A summary of my recent present.
My weekend was a roller coaster of emotions. I know it sounds so cliche to use that phrase but it is pretty much the only way to describe the sensations. Up and down Up and down etc.
Summer fest was a friggin blast. Weezer, hands down, made the weekend grand. I will admit that when I saw that they were the headliners I instantly regretted buying a ticket. Last time I saw them was their blue album tour in like ’99 or something and since then, in my opinion they’ve done some pretty shitty things. Musically. I’m 100% sure that the only reason I had so much fun during the Weezer performance was because my favorite cousin in the whole world was by my side. We always get into the craziest shit. Slangin pineapples and almost getting into a fight because of it!! Dancing the night away!!
I always appreciate my time alone because I figure out so many things about my self. When I’m driving in my car and listening to music I do nothing but assert my current situation, feelings and figure out how to improve them.

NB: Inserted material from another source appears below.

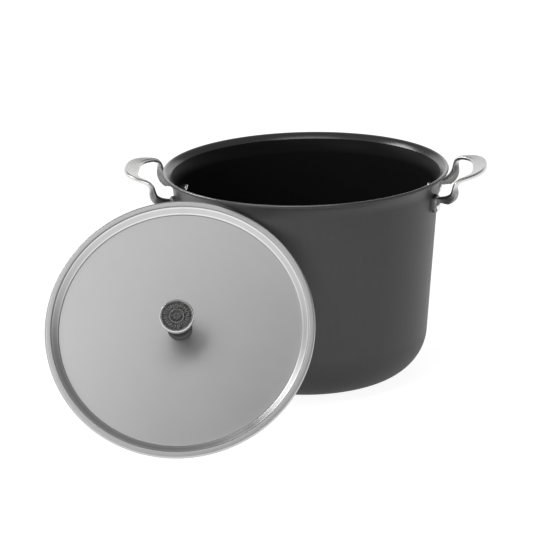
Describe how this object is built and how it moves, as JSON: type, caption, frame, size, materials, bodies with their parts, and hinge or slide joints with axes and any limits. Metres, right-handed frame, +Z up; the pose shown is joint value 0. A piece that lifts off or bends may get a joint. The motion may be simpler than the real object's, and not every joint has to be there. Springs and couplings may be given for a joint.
{
  "type": "brew kettle",
  "caption": "Flared anodised brew kettle with riveted cast loop handles; its pressed steel lid with a waisted knob leans against the side.",
  "frame": {"origin": "centre of the pot's flat foot, on the table", "axes": "+Z up along the pot's axis; +X towards the right-hand handle; -Y towards the lid, which leans left of the axis"},
  "size_m": [0.4465, 0.4329, 0.227],
  "materials": {
    "pot": "hard-anodised dark grey outside and lip, black nonstick inside",
    "handle": "cast stainless steel, satin",
    "rivet": "stainless steel, polished heads",
    "lid_sheet": "pressed stainless sheet, satin with a fine turned grain",
    "knob": "turned stainless steel, satin with a bright bevel",
    "medallion": "dark satin disc with a bright border",
    "fastener": "plain stainless steel"
  },
  "bodies": {
    "kettle": {"kettle_body": "pot", "left_handle": "handle", "right_handle": "handle", "left_front_rivet": "rivet", "left_back_rivet": "rivet", "right_front_rivet": "rivet", "right_back_rivet": "rivet"},
    "lid": {"lid_pan": "lid_sheet", "lid_knob": "knob", "knob_medallion": "medallion", "knob_washer": "fastener", "knob_screw": "fastener"}
  },
  "joints": [
    {"name": "lid_lift", "type": "slide", "parent": "kettle", "child": "lid", "axis": [0, -0.8059, 0.592], "range_m": [0, 0.26]}
  ]
}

Currently I feel extremely numb. Towards everything. I hate when I get this way. I’m able to realize that I’m in this place but unable to see a way out. I need to surround myself with people who appreciate me. I’m constantly alone and I know that’s why I fall into these little dark holes. Thought I had more to say but for now this is all. All that I can do is get up each morning. Appreciate what I’ve got and strive to obtain the things that I want out of life.